A group of city leaders led by Mayor Eric Garcetti hailed this as a new day for the City of Los Angeles. With 40 percent of the city's sidewalks in need of repair, the $1.3 billion commitment will go a long way to fixing the backlog of broken walkways.

Yesterday's event was surely full of great news for Angelenos tired of navigating sidewalks destroyed by tree roots, time, or any of the dozens of enemies of asphalt that exist in Los Angeles. But there's a long way to go.

After the agreement is certified, the city still needs to figure out how exactly it's going to meet the $1.3 billion commitment. No infrastructure bond ballot initiative has ever even made it to the ballot. And while Garcetti announced new infrastructure funding for road repair at the end of last year, those funds will mostly be used for road repair--although they could be reallocated to help fill the sidewalk backlog.

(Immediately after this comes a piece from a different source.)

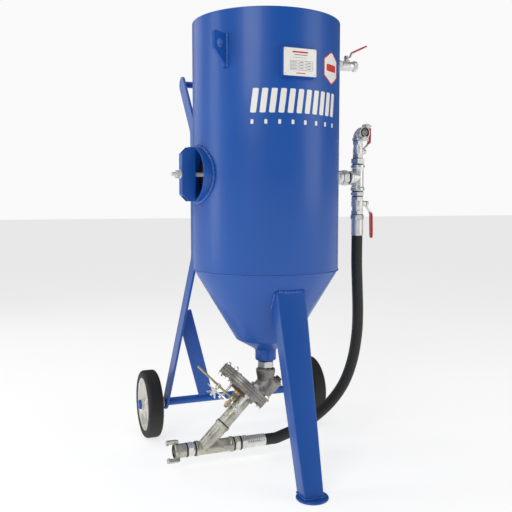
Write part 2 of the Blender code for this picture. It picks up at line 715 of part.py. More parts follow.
def upper_casting():
    """The cast inlet elbow with its clean-out boss, standing on the upper flange."""
    u, plug_u = 0.058, 0.076
    flange = spindle_rod("upper_casting", FLANGE_GAP, 0.0145, FLANGE_R, 28)
    run = rod("casting_run", (u, 0, 0.0100), (u, 0, 0.0740), 0.0330, 16, VALVE)
    boss = rod("casting_boss", (plug_u, 0, 0.0540), (plug_u, 0, 0.0820), 0.0195, 16, VALVE)
    inlet_piece = rod("casting_inlet", (0, 0, 0.2300), (0, 0, 0.2900), 0.0262, 16)
    collar = rod("casting_collar", (0, 0, 0.2760), (0, 0, 0.2896), 0.0305, 16)
    bores = [
        rod("casting_inlet_bore", (0, 0, 0.2400), (0, 0, 0.3), 0.0214),
        rod("casting_run_bore", (0.052, 0, -0.01), (0.052, 0, 0.0540), 0.0210, frame=VALVE),
        rod("casting_plug_bore", (plug_u, 0, 0.0340), (plug_u, 0, 0.09), 0.0128, frame=VALVE),
    ]
    finish(combine(flange, [run, boss, inlet_piece, collar], bores), CAST)
    plug = rod("cleanout_plug", (plug_u, 0, 0.0660), (plug_u, 0, 0.0840), 0.0123, frame=VALVE)
    head = rod("plug_head", (plug_u, 0, 0.0823), (plug_u, 0, 0.0880), 0.0155, frame=VALVE)
    square = rod("plug_square", (plug_u, 0, 0.0870), (plug_u, 0, 0.0960), 0.0115, 4, frame=VALVE)
    finish(combine(plug, [head, square]), CAST)


def lower_flange():
    flange = spindle_rod("lower_flange", -FLANGE_LOW_W, -FLANGE_GAP, FLANGE_R, 28)
    socket = rod("flange_socket", (FLOW_U, 0, -0.0290), (FLOW_U, 0, -0.0100), 0.0265, 16, VALVE)
    boss = spindle_rod("flange_boss", -0.0280, -0.0100, 0.0290, 16)
    bush = spindle_rod("flange_bush", BUSH_END_W, -0.0200, 0.0115)
    flow = rod("flange_flow", (FLOW_U, 0, -0.05), (FLOW_U, 0, 0.01), 0.0162, frame=VALVE)
    bores = [flow, spindle_rod("flange_spindle", -0.05, 0.01, 0.0060)]
    finish(combine(flange, [socket, boss, bush], bores), CAST)


def outlet_pipe():
    pipe = ring(0.0210, 0.0165, -0.1312, -0.0293)
    finish(turned("outlet_pipe", pipe, (FLOW_U, 0, 0), frame=VALVE), ZINC)


def around(radius, angle, w):
    return Vector((radius * math.cos(angle), radius * math.sin(angle), w))


def post(name, radius_out, angle, low, high, radius, sides=8):
    """A rod along the flange axis, radius_out from it."""
    ends = around(radius_out, angle, low), around(radius_out, angle, high)
    return rod(name, *ends, radius, sides, VALVE)


def lever_rod():
    """The lever on its spindle hub, with the clamp bolt that runs in the quadrant's slot."""
    half_eye = 0.0038
    hub = spindle_rod("metering_lever", LEVER_W - HUB_T / 2, LEVER_W + HUB_T / 2, 0.0112)
    ends = around(0.007, LEVER_ANGLE, LEVER_W), around(0.180, LEVER_ANGLE, LEVER_W)
    handle = rod("lever_handle", *ends, 0.0035, 8, VALVE)
    at = CLAMP_R, LEVER_ANGLE
    eye = post("lever_eye", *at, LEVER_W - half_eye, LEVER_W + half_eye, 0.0080, ROUND)
    bolt = post("lever_bolt", *at, LEVER_W, -0.0930, 0.0038)
    under_eye = LEVER_W - half_eye
    lock_nut = post("lever_lock_nut", *at, under_eye - 0.0060, under_eye + 0.0005, 0.0075, 6)
    bore = spindle_rod("lever_bore", LEVER_W - 0.01, LEVER_W + 0.01, 0.0060)
    finish(combine(hub, [handle, eye, bolt, lock_nut], [bore]), BRASS)


def arc(radius, start, end, steps=12):
    turns = [start + (end - start) * i / steps for i in range(steps + 1)]
    return [(radius * math.cos(turn), radius * math.sin(turn)) for turn in turns]


def quadrant():
    """The slotted arc that the lever is clamped to, on two long studs of the flange."""
    low, high = (math.radians(degrees) for degrees in (82, 273))
    outline = arc(0.0880, low, high) + arc(0.0620, high, low)
    middle, axes = (0, 0, QUADRANT_W), ((1, 0, 0), (0, 1, 0))
    plate = sheet_metal("lever_quadrant", outline, PLATE_T, middle, *axes, VALVE)
    slot_low, slot_high = (math.radians(degrees) for degrees in (105, 250))
    slot_half = 0.0043
    slot_outline = arc(CLAMP_R + slot_half, slot_low, slot_high)
    slot_outline += arc(CLAMP_R - slot_half, slot_high, slot_low)
    slot = sheet_metal("quadrant_slot", slot_outline, 0.01, middle, *axes, VALVE)
    studs = []
    for index, angle in enumerate(STUD_ANGLES):
        at = STUD_CIRCLE, angle
        studs.append(post(f"quadrant_stud_{index}", *at, -FLANGE_LOW_W - GAP, QUADRANT_W - 0.0100, 0.0045))
        studs.append(post(f"stud_nut_{index}", *at, QUADRANT_W, QUADRANT_W - 0.0070, 0.0085, 6))
        studs.append(post(f"stud_back_nut_{index}", *at, QUADRANT_W, QUADRANT_W + 0.0065, 0.0085, 6))
    finish(combine(plate, studs, [slot]), ZINC)


def wing_nut():
    top = QUADRANT_W - PLATE_T / 2 - GAP
    nut = post("wing_nut", CLAMP_R, LEVER_ANGLE, top, top - 0.0110, 0.0080, ROUND)
    centre = around(CLAMP_R, LEVER_ANGLE, top - 0.0050)
    out = around(1.0, LEVER_ANGLE, 0.0)
    across = around(1.0, LEVER_ANGLE + math.pi / 2, 0.0)
    wings = []
    for sign in (-1, 1):
        ends = centre + out * (0.004 * sign), centre + out * (0.0165 * sign) - Vector((0, 0, 0.0130))
        wings.append(flat_bar(f"wing_{sign}", *ends, 0.0028, 0.0100, across, VALVE))
    thread = post("wing_thread", CLAMP_R, LEVER_ANGLE, -0.06, -0.11, 0.0044)
    finish(combine(nut, wings, [thread]), ZINC)


# Blast side

def blast_outlet():
    x, y, z = LATERAL
    up = Vector((math.sin(VALVE_TILT), 0, math.cos(VALVE_TILT)))
    start = Vector((-0.2335, 0, z))
    junction = Vector(LATERAL)
    branch = rod("lateral_branch", junction, junction + up * 0.0952, 0.0215)
    collar = rod("lateral_collar", junction + up * 0.0860, junction + up * 0.0948, 0.0245)
    bore = rod("lateral_bore", junction, junction + up * 0.12, 0.0165)
    run = [(0, 0.1205, 0.0212, ROUND), (0.0004, 0.0090, 0.0240, ROUND), (0.1110, 0.1201, 0.0240, ROUND)]
    body = fitting("blast_lateral", start, (1, 0, 0), run, 0.0166, ZINC, extra=[branch, collar])
    combine(body, cut=[bore])
    left = [(0, 0.0310, 0.0195, ROUND), (0.0090, 0.0250, 0.0236, 6)]
    fitting("blast_nipple", (-0.2338, 0, z), (-1, 0, 0), left, 0.0155, ZINC)
    claw_coupling(
        "blast_coupling", (-0.2651, 0, z), (-1, 0, 0), 0.0362, 0.0215, 0.0255, 0.0155, 0.0345,
        spin=(0, 0.35, 0.937))
    right = [(0, 0.0252, 0.0195, ROUND), (0.0075, 0.0215, 0.0236, 6)]
    fitting("air_nipple", (-0.1127, 0, z), (1, 0, 0), right, 0.0155, ZINC)
    swivel = [
        (0, 0.0832, 0.0178, ROUND), (0.0030, 0.0200, 0.0232, 6), (0.0205, 0.0828, 0.0195, ROUND)]
    fitting("hose_fitting_lower", (-0.0872, 0, z), (1, 0, 0), swivel, 0.0130, ZINC)
    upper = [(0, 0.0690, 0.0178, ROUND), (0.0010, 0.0150, 0.0222, 6), (0.0185, 0.0686, 0.0195, ROUND)]
    fitting("hose_fitting_upper", (INLET_X, 0, 0.7747), (0, 0, -1), upper, 0.0130, ZINC)


HOSE_ROUTE = (
    (-0.0034, 0.0, 0.0580), (0.016, 0.0, 0.0580), (0.036, 0.0, 0.0585), (0.062, 0.002, 0.0645),
    (0.110, 0.004, 0.0780), (0.170, 0.006, 0.1070), (0.2345, 0.007, 0.1525), (0.2845, 0.006, 0.2140),
    (0.3150, 0.005, 0.2900), (0.3285, 0.002, 0.3740), (0.3305, 0.0, 0.4500), (0.3275, 0.0, 0.5350),
    (0.3243, 0.0, 0.6100), (0.324, 0.0, 0.6720), (0.324, 0.0, 0.6900), (0.324, 0.0, 0.7052),
)
HOSE_STEPS = 2


def smooth_route(points, steps):
    """Catmull-Rom curve through the points, with steps pieces for each span."""
    knots = [Vector(p) for p in points]
    ends = [knots[0] * 2 - knots[1], *knots, knots[-1] * 2 - knots[-2]]
    curve = []
    for a, b, c, d in zip(ends, ends[1:], ends[2:], ends[3:]):
        for i in range(steps):
            t = i / steps
            curve.append(0.5 * (
                2 * b + (c - a) * t + (2 * a - 5 * b + 4 * c - d) * t ** 2
                + (3 * b - a - 3 * c + d) * t ** 3))
    return [*curve, knots[-1]]


def hose():
    finish(tube_curve("air_hose", smooth_route(HOSE_ROUTE, HOSE_STEPS), HOSE_R, 2, caps=True), RUBBER)


shell()
cone()
filling_head()
popup_valve()
standpipe()
lugs()
nameplate()
hatch()
trolley()
inlet()
vent()
metering()
blast_outlet()
hose()
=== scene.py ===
"""The visual model of the mobile blasting pot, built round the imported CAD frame.

Lengths are in metres, and in millimetres inside mm().
"""

import math
from math import copysign, cos, pi, radians, sin, sqrt, tau

import bmesh
import bpy
from mathutils import Matrix, Vector, noise


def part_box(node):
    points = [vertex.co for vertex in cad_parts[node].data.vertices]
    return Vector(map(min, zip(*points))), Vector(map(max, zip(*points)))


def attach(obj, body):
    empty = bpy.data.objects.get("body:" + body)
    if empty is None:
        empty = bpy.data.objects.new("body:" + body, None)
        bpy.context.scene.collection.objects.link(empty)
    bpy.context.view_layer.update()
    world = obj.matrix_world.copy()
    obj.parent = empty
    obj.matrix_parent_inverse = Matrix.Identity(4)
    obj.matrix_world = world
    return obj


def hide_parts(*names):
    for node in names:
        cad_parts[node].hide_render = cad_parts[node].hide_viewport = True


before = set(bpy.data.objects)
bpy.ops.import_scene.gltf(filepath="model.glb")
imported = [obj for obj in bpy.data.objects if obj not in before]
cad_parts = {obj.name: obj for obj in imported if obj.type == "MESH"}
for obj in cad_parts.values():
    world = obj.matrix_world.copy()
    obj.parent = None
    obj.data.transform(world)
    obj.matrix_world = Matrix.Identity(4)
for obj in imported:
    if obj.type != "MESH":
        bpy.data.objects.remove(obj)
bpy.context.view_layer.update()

UP, RIGHT, FRONT = Vector((0, 0, 1)), Vector((1, 0, 0)), Vector((0, -1, 0))
LEFT = Vector((-1, 0, 0))
HERE = Matrix.Identity(4)
SIDES = ((-1, "left"), (1, "right"))


def middle(node):
    low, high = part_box(node)
    return (Vector(low) + Vector(high)) / 2


TANK_AT = middle("tank_shell")
TRUNK = Matrix.Translation((TANK_AT.x, TANK_AT.y, 0))
HATCH = TRUNK @ Matrix.Rotation(radians(6), 4, "Z")
VALVE = TRUNK @ Matrix.Translation((-0.0738, 0, 0.2422)) @ Matrix.Rotation(radians(45), 4, "Y")
TANK_R = 0.225
HATCH_Z = 0.897
INLET_X = 0.324              # the upright line of air fittings
PIPE_Z = 0.894               # the air inlet into the tank
VENT_Z = 1.251
BLAST_Z = 0.058              # the blast outlet and the hose's lower end
AXLE = (0.329, 0.116)        # y, z
HANDLE = (0.285, 1.209)      # y, z
CONE_KNUCKLE = (0.094, 0.388)  # radius, z
SEAM_Z = 0.608               # where the cone meets the wall
LEG_FOOT, LEG_TOP = Vector((0.003, -0.3265, 0.0073)), Vector((0, -0.1685, 0.563))
LEG_HALF_Y = 0.0286
# Round the metering valve's axis
BOLT_CIRCLE = 0.079
SLOT_R = 0.073
NECK_X, PIPE_X, PLUG_X = 0.058, 0.034, 0.076
QUADRANT_ENDS = (87.5, 267.5)  # degrees

# Camera and lights

scene = bpy.context.scene
scene.view_settings.view_transform = "Standard"


def added(name, data):
    obj = bpy.data.objects.new(name, data)
    scene.collection.objects.link(obj)
    return obj


def aimed(name, data, place, target):
    obj = added(name, data)
    obj.location = place
    obj.rotation_euler = (Vector(target) - Vector(place)).to_track_quat("-Z", "Y").to_euler()


camera = bpy.data.cameras.new("camera")
camera.lens = 48.35
camera.sensor_width = 36.0
camera_at = added("camera", camera)
camera_at.location = (-0.82, -2.027, 0.819)
camera_at.rotation_euler = (radians(90 - 4.57), 0.0, radians(-21.07))
scene.camera = camera_at


def softbox(name, place, target, size, power, height=None):
    lamp = bpy.data.lights.new(name, "AREA")
    lamp.shape = "RECTANGLE"
    lamp.size = size
    lamp.size_y = height or size
    lamp.energy = power
    aimed(name, lamp, place, target)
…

But even if funding is figured out (new sidewalk bond? Measure R2?), another concern is that yesterday's agreement doesn't cover every busted sidewalk in Los Angeles. Sidewalks next to land owned by other government agencies, including every LADOT LAUSD school, is not covered by the agreement.

The third, as noted by retiring UCLA Professor Donald Shoup in the Los Angeles Times, is that the $1.3 billion commitment isn't enough to cover the backlog of broken sidewalks as well as any others that will break in the next couple of decades.

So while yesterday's press conference and announcement was good news, it was not the end of the story. On the other hand, once a judge signs off on the agreement, fixing the city's sidewalks becomes a legal mandate, not just a good idea.